### Problem to solve
Each line of the material below should be reproduced exactly.

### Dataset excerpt
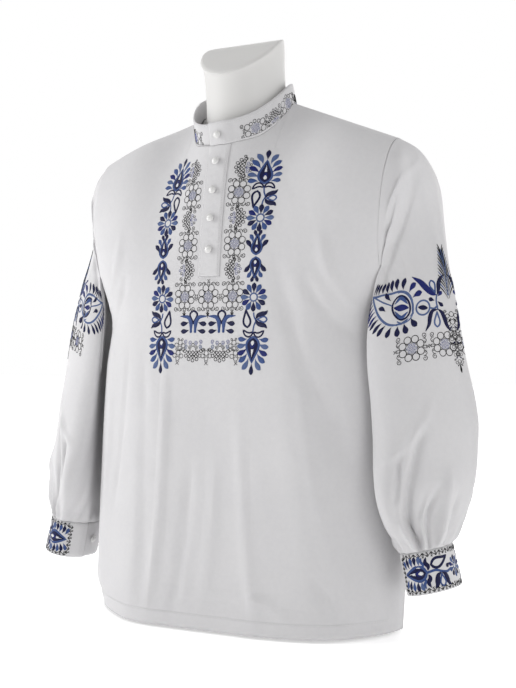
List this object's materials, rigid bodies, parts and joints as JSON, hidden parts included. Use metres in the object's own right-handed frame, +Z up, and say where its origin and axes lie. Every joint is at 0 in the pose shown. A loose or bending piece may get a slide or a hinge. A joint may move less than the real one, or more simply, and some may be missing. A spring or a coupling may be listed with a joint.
{
  "type": "embroidered folk shirt on a torso dress form",
  "caption": "White pullover folk shirt with stand collar, buttoned half placket and sleeves gathered into cuffs, shown worn by a limbless torso form that it stands on.",
  "frame": {"origin": "middle of the form's flat base, at floor level", "axes": "+Z up, the shirt's front faces -Y, and the wearer's left is +X"},
  "size_m": [0.7304, 0.2856, 0.8768],
  "materials": {
    "cotton": "plain woven cotton, matt",
    "band_cotton": "interfaced cotton, matt",
    "button": "satin",
    "form": "smooth, matt"
  },
  "bodies": {
    "root": {"front": "cotton", "back": "cotton", "sleeve_left": "cotton", "sleeve_right": "cotton", "placket": "band_cotton", "collar": "band_cotton", "cuff_left": "band_cotton", "cuff_right": "band_cotton", "button_collar": "button", "button_placket_1": "button", "button_placket_2": "button", "button_placket_3": "button", "button_placket_4": "button", "button_cuff_left": "button", "button_cuff_right": "button", "torso_form": "form"}
  },
  "joints": []
}
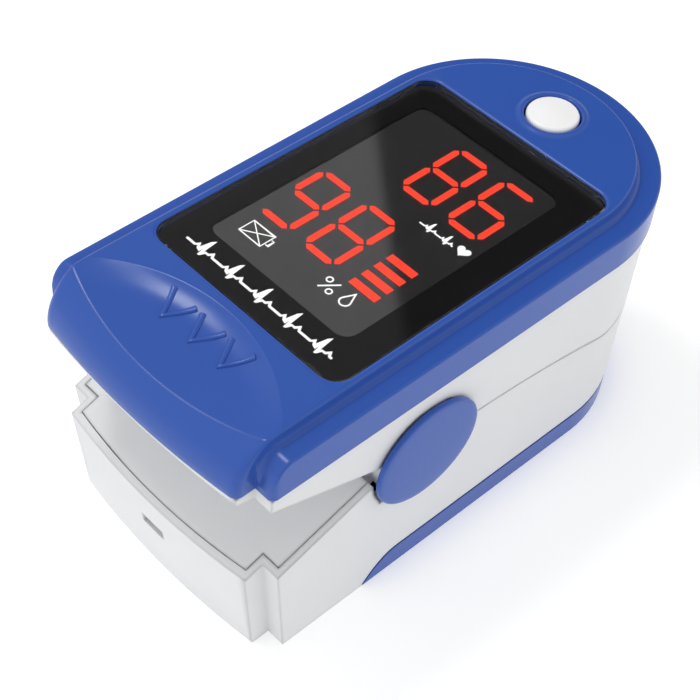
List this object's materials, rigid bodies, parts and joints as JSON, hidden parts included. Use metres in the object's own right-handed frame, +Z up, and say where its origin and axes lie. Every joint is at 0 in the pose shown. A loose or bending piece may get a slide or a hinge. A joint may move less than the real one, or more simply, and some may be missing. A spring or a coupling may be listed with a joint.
{
  "type": "fingertip pulse oximeter",
  "caption": "Spring-clamp fingertip pulse oximeter: blue top with a red digit display and a round button, white halves, silicone finger pads and a sliding battery cover.",
  "frame": {"origin": "under the middle of the body, on the surface it rests on", "axes": "+Z up, +Y towards the round end where the finger goes in, -Y the end that is squeezed, +X to the right seen from the squeezed end"},
  "size_m": [0.032, 0.0624, 0.031],
  "materials": {
    "blue_plastic": "satin moulded blue",
    "white_plastic": "smooth moulded white",
    "button_plastic": "polished white",
    "smoked_lens": "glossy smoked acrylic",
    "black_plastic": "matte black",
    "silicone": "soft matt silicone",
    "clear_window": "clear moulded window",
    "circuit_board": "solder mask green",
    "frame_plastic": "plain moulded",
    "battery_sleeve": "printed sleeve over steel",
    "nickel": "nickel plated spring steel",
    "steel": "bright steel",
    "ribbon": "amber polyimide film",
    "led_package": "moulded emitter package"
  },
  "bodies": {
    "lower_body": {"lower_housing": "white_plastic", "lower_deck": "white_plastic", "battery_frame": "frame_plastic", "lower_finger_pad": "silicone", "detector_window": "clear_window", "photodiode": "black_plastic", "detector_board": "circuit_board", "battery_left": "battery_sleeve", "battery_right": "battery_sleeve", "contact_spring_front": "nickel", "contact_spring_rear": "nickel", "negative_contact": "nickel", "positive_contact": "nickel", "bridge_contact": "nickel", "ribbon_cable": "ribbon", "hinge_pin_left": "steel", "hinge_pin_right": "steel", "hinge_cap_left": "blue_plastic", "hinge_cap_right": "blue_plastic", "torsion_spring_left": "steel", "torsion_spring_right": "steel", "frame_screw_front_left": "steel", "frame_screw_rear_left": "steel", "frame_screw_front_right": "steel", "frame_screw_rear_right": "steel"},
    "upper_body": {"upper_housing": "white_plastic", "top_cover": "blue_plastic", "display_lens": "smoked_lens", "display_module": "black_plastic", "main_board": "circuit_board", "switch_body": "nickel", "upper_finger_pad": "silicone", "emitter_window": "clear_window", "led_emitter": "led_package", "cover_screw_front_left": "steel", "cover_screw_rear_left": "steel", "cover_screw_front_right": "steel", "cover_screw_rear_right": "steel"},
    "button": {"power_button": "button_plastic", "switch_plunger": "black_plastic"},
    "battery_door": {"battery_cover": "blue_plastic"}
  },
  "joints": [
    {"name": "clamp_hinge", "type": "hinge", "parent": "lower_body", "child": "upper_body", "pos_m": [0, -0.00915, 0.0169], "axis": [1, 0, 0], "range_deg": [0, 19], "stiffness_Nm_per_rad": 0.12, "springref_deg": -14.32, "deforming": ["ribbon_cable"]},
    {"name": "power_press", "type": "slide", "parent": "upper_body", "child": "button", "axis": [0, 0, -1], "range_m": [0, 0.0005], "stiffness_N_per_m": 800},
    {"name": "battery_cover_slide", "type": "slide", "parent": "lower_body", "child": "battery_door", "axis": [0, 1, 0], "range_m": [0, 0.046]}
  ]
}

### Solution to the exercise
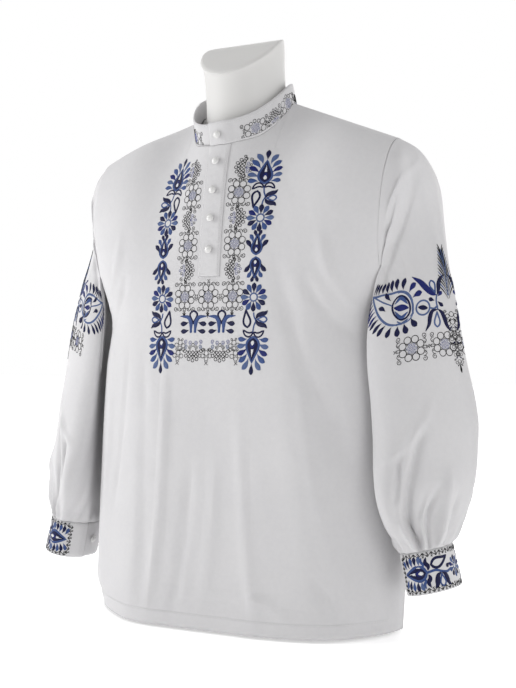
List this object's materials, rigid bodies, parts and joints as JSON, hidden parts included. Use metres in the object's own right-handed frame, +Z up, and say where its origin and axes lie. Every joint is at 0 in the pose shown. A loose or bending piece may get a slide or a hinge. A joint may move less than the real one, or more simply, and some may be missing. A spring or a coupling may be listed with a joint.
{
  "type": "embroidered folk shirt on a torso dress form",
  "caption": "White pullover folk shirt with stand collar, buttoned half placket and sleeves gathered into cuffs, shown worn by a limbless torso form that it stands on.",
  "frame": {"origin": "middle of the form's flat base, at floor level", "axes": "+Z up, the shirt's front faces -Y, and the wearer's left is +X"},
  "size_m": [0.7304, 0.2856, 0.8768],
  "materials": {
    "cotton": "plain woven cotton, matt",
    "band_cotton": "interfaced cotton, matt",
    "button": "satin",
    "form": "smooth, matt"
  },
  "bodies": {
    "root": {"front": "cotton", "back": "cotton", "sleeve_left": "cotton", "sleeve_right": "cotton", "placket": "band_cotton", "collar": "band_cotton", "cuff_left": "band_cotton", "cuff_right": "band_cotton", "button_collar": "button", "button_placket_1": "button", "button_placket_2": "button", "button_placket_3": "button", "button_placket_4": "button", "button_cuff_left": "button", "button_cuff_right": "button", "torso_form": "form"}
  },
  "joints": []
}
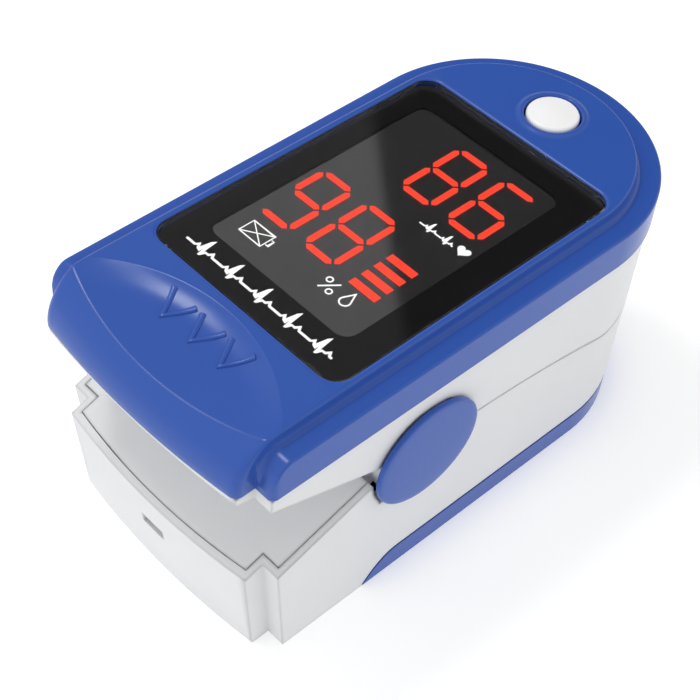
List this object's materials, rigid bodies, parts and joints as JSON, hidden parts included. Use metres in the object's own right-handed frame, +Z up, and say where its origin and axes lie. Every joint is at 0 in the pose shown. A loose or bending piece may get a slide or a hinge. A joint may move less than the real one, or more simply, and some may be missing. A spring or a coupling may be listed with a joint.
{
  "type": "fingertip pulse oximeter",
  "caption": "Spring-clamp fingertip pulse oximeter: blue top with a red digit display and a round button, white halves, silicone finger pads and a sliding battery cover.",
  "frame": {"origin": "under the middle of the body, on the surface it rests on", "axes": "+Z up, +Y towards the round end where the finger goes in, -Y the end that is squeezed, +X to the right seen from the squeezed end"},
  "size_m": [0.032, 0.0624, 0.031],
  "materials": {
    "blue_plastic": "satin moulded blue",
    "white_plastic": "smooth moulded white",
    "button_plastic": "polished white",
    "smoked_lens": "glossy smoked acrylic",
    "black_plastic": "matte black",
    "silicone": "soft matt silicone",
    "clear_window": "clear moulded window",
    "circuit_board": "solder mask green",
    "frame_plastic": "plain moulded",
    "battery_sleeve": "printed sleeve over steel",
    "nickel": "nickel plated spring steel",
    "steel": "bright steel",
    "ribbon": "amber polyimide film",
    "led_package": "moulded emitter package"
  },
  "bodies": {
    "lower_body": {"lower_housing": "white_plastic", "lower_deck": "white_plastic", "battery_frame": "frame_plastic", "lower_finger_pad": "silicone", "detector_window": "clear_window", "photodiode": "black_plastic", "detector_board": "circuit_board", "battery_left": "battery_sleeve", "battery_right": "battery_sleeve", "contact_spring_front": "nickel", "contact_spring_rear": "nickel", "negative_contact": "nickel", "positive_contact": "nickel", "bridge_contact": "nickel", "ribbon_cable": "ribbon", "hinge_pin_left": "steel", "hinge_pin_right": "steel", "hinge_cap_left": "blue_plastic", "hinge_cap_right": "blue_plastic", "torsion_spring_left": "steel", "torsion_spring_right": "steel", "frame_screw_front_left": "steel", "frame_screw_rear_left": "steel", "frame_screw_front_right": "steel", "frame_screw_rear_right": "steel"},
    "upper_body": {"upper_housing": "white_plastic", "top_cover": "blue_plastic", "display_lens": "smoked_lens", "display_module": "black_plastic", "main_board": "circuit_board", "switch_body": "nickel", "upper_finger_pad": "silicone", "emitter_window": "clear_window", "led_emitter": "led_package", "cover_screw_front_left": "steel", "cover_screw_rear_left": "steel", "cover_screw_front_right": "steel", "cover_screw_rear_right": "steel"},
    "button": {"power_button": "button_plastic", "switch_plunger": "black_plastic"},
    "battery_door": {"battery_cover": "blue_plastic"}
  },
  "joints": [
    {"name": "clamp_hinge", "type": "hinge", "parent": "lower_body", "child": "upper_body", "pos_m": [0, -0.00915, 0.0169], "axis": [1, 0, 0], "range_deg": [0, 19], "stiffness_Nm_per_rad": 0.12, "springref_deg": -14.32, "deforming": ["ribbon_cable"]},
    {"name": "power_press", "type": "slide", "parent": "upper_body", "child": "button", "axis": [0, 0, -1], "range_m": [0, 0.0005], "stiffness_N_per_m": 800},
    {"name": "battery_cover_slide", "type": "slide", "parent": "lower_body", "child": "battery_door", "axis": [0, 1, 0], "range_m": [0, 0.046]}
  ]
}